また、化学療法およびEGFR阻害薬による前治療歴がある局所進行性または転移性NSCLCを対象とした二重盲検、プラセボ対照、無作為化試験であるBR.26試験では、プラセボ群と比較して全生存期間(OS)の延長が確認できなかった。
BR.26試験のチーフであり、McMaster 大学オンコロジー部門の准教授およびJuravinski Cancer Centre(カナダ・オンタリオ州ハミルトン)のメディカルオンコロジストであるPeter Ellis医師は、
「BR.26試験においてダコミチニブを評価する機会があったことを嬉しく思います。本試験が主要評価項目を達成できなかったことは残念ですが、ARCHER 1050試験においてダコミチニブの評価を継続していくというファイザー社の決定を支持しています」
と述べている。
現在は第3相試験であるARCHER 1050試験を実施しており、ARCHER 1009試験およびBR.26試験とは異なる前治療歴のないEGFR遺伝子変異を有する進行NSCLC患者を対象にダコミチニブとゲフィチニブを比較し、ダコミチニブのPFSを評価するという。本試験は2015年に結果が出ることが期待されているとのこと。

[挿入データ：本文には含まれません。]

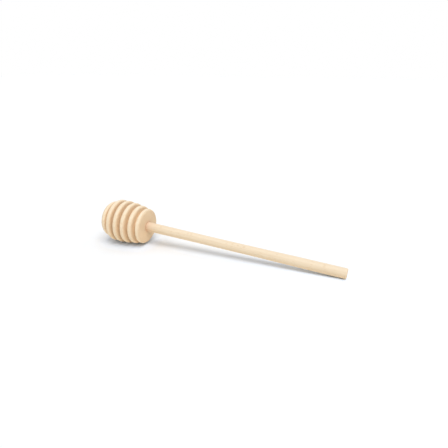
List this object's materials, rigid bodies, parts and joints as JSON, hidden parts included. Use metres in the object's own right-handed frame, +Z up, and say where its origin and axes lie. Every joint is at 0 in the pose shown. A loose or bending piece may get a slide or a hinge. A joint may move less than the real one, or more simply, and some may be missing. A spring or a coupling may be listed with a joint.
{
  "type": "honey dipper",
  "caption": "Turned wooden honey dipper: a barrel-shaped head with deep ring grooves and a slim round handle, lying as it rests.",
  "frame": {"origin": "on the table under the middle of the dipper's bounding box", "axes": "+X from the head to the handle's end along the table, +Z up; the dipper's axis lies in the XZ plane and slopes down to the handle's end"},
  "size_m": [0.1606, 0.0278, 0.0281],
  "materials": {
    "head_wood": "bare turned wood, finely sanded, no varnish",
    "handle_wood": "bare turned wood, finely sanded, no varnish"
  },
  "bodies": {
    "root": {"head": "head_wood", "handle": "handle_wood"}
  },
  "joints": []
}
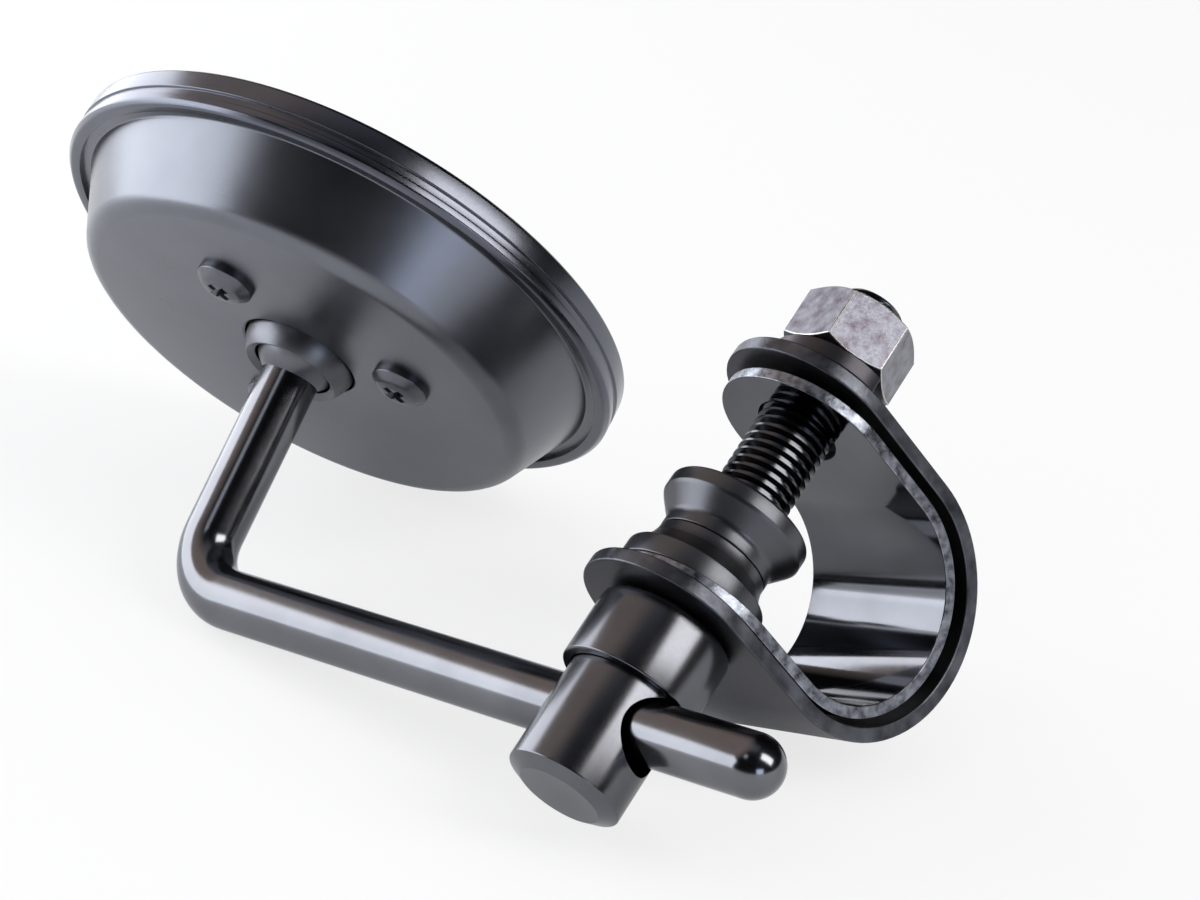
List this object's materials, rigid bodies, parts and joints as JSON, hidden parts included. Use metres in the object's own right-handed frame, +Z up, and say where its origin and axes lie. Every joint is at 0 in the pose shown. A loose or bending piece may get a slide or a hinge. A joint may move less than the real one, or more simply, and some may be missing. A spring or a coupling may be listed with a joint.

世界のがん患者のための革新的な治療選択肢の発見、研究、開発に注力、ファイザーオンコロジー
ファイザーオンコロジーは世界のがん患者のための、革新的な治療選択肢の発見、研究、開発に注力している。適切な医薬品を適切な患者さんに適切なタイミングで届けることを使命とし、学術機関、個人研究者、共同研究グループ、政府、技術提携先などと協力しながら、画期的な医薬品によるがんの治癒、コントロールに取り組んでいるという。